The six find it “exaggerated” to talk of dictatorship or Nazism, and they say it’s impossible to control everyone. However, some have posted suggestive texts and images on their pages. And all of them deny wanting to see Cristina leave government. “Because we’d end up with Boudou or Rojkes ... worse,” Torres jokes. “I doubt that we are not in a dictatorship,” Moran says. “Technically, a dictatorship is an entire government above the law, and in that sense it’s a dictatorship,” Santoro adds. He is the only one that has entered into the partisan world. First in the Federal Republican party, then in the Libertarian Liberal party. In January, he opened and now continues to be an activist on the social networks, even traveling to Venezuela to support Capriles. He became famous for ending up in his underwear in the Plaza de Mayo on September 13.
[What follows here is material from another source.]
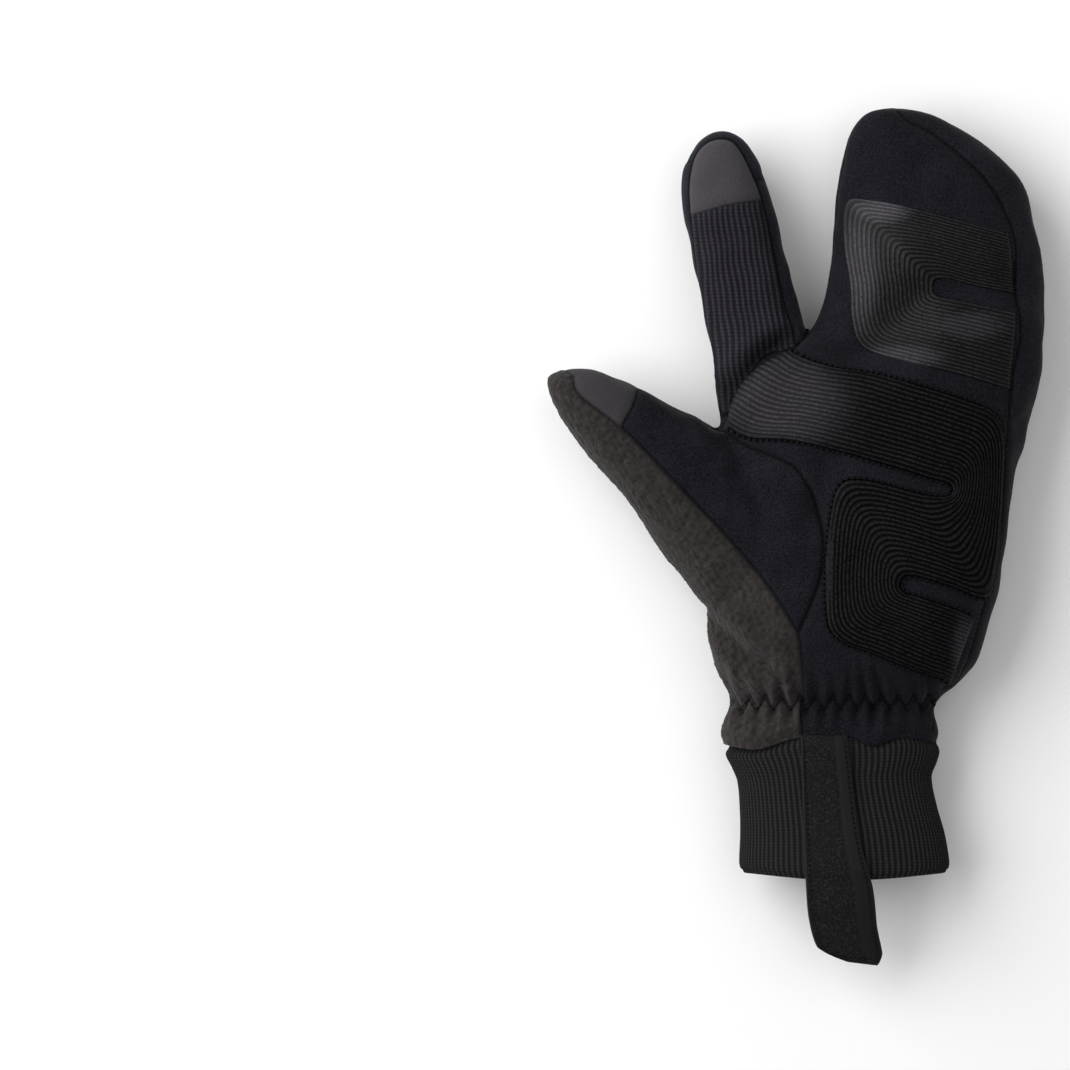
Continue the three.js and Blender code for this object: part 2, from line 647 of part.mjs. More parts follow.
// Strap on the cuff, from its seam (along 0) to its free end (along 1): its edges as shares of tabWidth.
const tabSections = [
  { along: 0.00, left: -0.575, right: 0.295 },
  { along: 0.39, left: -0.520, right: 0.515 },
  { along: 0.67, left: -0.465, right: 0.770 },
  { along: 0.81, left: -0.380, right: 0.860 },
  { along: 1.00, left: -0.285, right: 0.935 },
];

function tabSolid() {
  const restsUpTo = cuffLength / tabLength;
  const rings = stationsOf(tabSections, tabStep).reverse().map((along) => {
    const onCuff = Math.min(1, along / restsUpTo);
    const free = Math.max(0, along - restsUpTo) / (1 - restsUpTo);
    const y = cuffStart - along * tabLength;
    const bed = columnAt(cuffSections, "top", onCuff) * cuffThickness + tabGap;
    const bottom = bed - tabDroop * free ** tabBend;
    const [left, right] = ["left", "right"].map((edge) => {
      return placeX(cuffCentreAcross) + columnAt(tabSections, edge, along) * tabWidth;
    });
    const leftY = y + tabEndSlant * free;
    const top = bottom + tabThickness;
    return [[left, leftY, bottom], [right, y, bottom], [right, y, top], [left, leftY, top]].map((corner) => {
      return new THREE.Vector3(...corner);
    });
  });
  return solidFromRings(rings);
}

const mitt = new THREE.Group();
mitt.add(...cutPanels());
const cuff = cuffSolid(0).subtract(cuffSolid(cuffWall));
mitt.add(meshOf("palm_grip_patch", patch(palmPatchOutline, palmPatchThickness), colours.grip, 0.55));
mitt.add(meshOf("pocket_grip_patch", patch(pocketPatchOutline, pocketPatchThickness), colours.grip, 0.5));
mitt.add(meshOf("reflective_piping", piping(), colours.piping, 0.4));
mitt.add(meshOf("knit_cuff", cuff, colours.cuffKnit, 0.95));
mitt.add(meshOf("pull_tab", tabSolid(), colours.tabFabric, 0.85));

export default mitt;
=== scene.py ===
"""Lobster claw mitt for the left hand, lying on its back, palm up: the looks of every piece.

The mitt's skin is one soft form: lofted from section tables, puffed by a cloth simulation, folded,
gathered, and cut along its seam lines into the panels that it is sewn from. Modelling is in millimetres, in
the frame's own axes: +Z up, fingers along +Y, thumb towards -X.
"""

import math
from collections import namedtuple

import bpy
import numpy as np
from bpy.props import FloatProperty, FloatVectorProperty, IntProperty, PointerProperty
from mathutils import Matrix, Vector
from mathutils.bvhtree import BVHTree
from mathutils.kdtree import KDTree


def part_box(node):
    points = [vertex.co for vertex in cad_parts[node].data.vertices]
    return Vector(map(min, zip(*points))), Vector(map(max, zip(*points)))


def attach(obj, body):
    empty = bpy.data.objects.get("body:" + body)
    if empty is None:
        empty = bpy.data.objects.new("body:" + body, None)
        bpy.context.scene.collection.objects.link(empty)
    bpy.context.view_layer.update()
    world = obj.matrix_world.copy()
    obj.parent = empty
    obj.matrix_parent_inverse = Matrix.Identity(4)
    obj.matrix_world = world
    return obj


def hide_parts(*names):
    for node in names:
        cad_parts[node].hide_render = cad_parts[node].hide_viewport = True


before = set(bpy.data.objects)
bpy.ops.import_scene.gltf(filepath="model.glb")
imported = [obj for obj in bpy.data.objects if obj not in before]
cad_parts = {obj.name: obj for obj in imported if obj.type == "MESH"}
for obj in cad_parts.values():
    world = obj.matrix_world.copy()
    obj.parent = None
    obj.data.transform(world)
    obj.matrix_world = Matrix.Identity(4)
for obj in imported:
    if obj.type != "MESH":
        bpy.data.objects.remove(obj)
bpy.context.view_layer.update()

bl_info = {
    "name": "Lobster claw mitt",
    "version": (1, 0, 0),
    "blender": (4, 5, 0),
    "location": "View3D > Sidebar > Mitt",
    "description": "Sews, gathers and finishes a winter cycling mitt round its packed frame",
    "category": "Object",
}

MM = 0.001
SEED = 11
FAR_ABOVE = 200.0

# The hand's tables are shares of these lengths, in millimetres
HAND_LENGTH = 236.0
HAND_WIDTH = 118.0
HAND_THICKNESS = 44.0
ORIGIN_ALONG = 0.353
SQUARENESS = 2.3
LOFT_STATIONS = 110
LOFT_SIDES = 90
INDEX_LENGTH = 110.6
INDEX_WIDTH = 34.0
INDEX_THICKNESS = 29.0
INDEX_BASE = (-0.345, 0.493)
THUMB_LENGTH = 113.0
THUMB_WIDTH = 40.0
THUMB_THICKNESS = 31.0
THUMB_ANGLE = math.radians(141.8)
STRAIGHT_UP = math.radians(90)
THUMB_BASE = (-0.235, 0.282)
CUFF_WIDTH = 77.0
CUFF_THICKNESS = 34.0
CUFF_CENTRE = -0.1
CUFF_BOX = [np.array(corner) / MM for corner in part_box("knit_cuff")]
TAB_BOX = [np.array(corner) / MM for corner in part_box("pull_tab")]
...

He is from Lugano and works as a teacher in an Orthodox Jewish high school. At his side, Bustos argues that “a democratic government could become a dictatorship through the accumulation of power in one person who does not respect the law.” He never was a political activist, while saying that in the 1990s he participated in anti-Menemist events. In the first protests of this year he joined together with other people to form Active Citizenry, “a group that tries to give identity to what started as a protest with pots.” He’s a real estate agent and lives in Palermo.
Bugallo and Santoro are the only ones that can see a future in politics for themselves. The rest don’t want to think about it. Meanwhile, they think 8N will surpass 13S.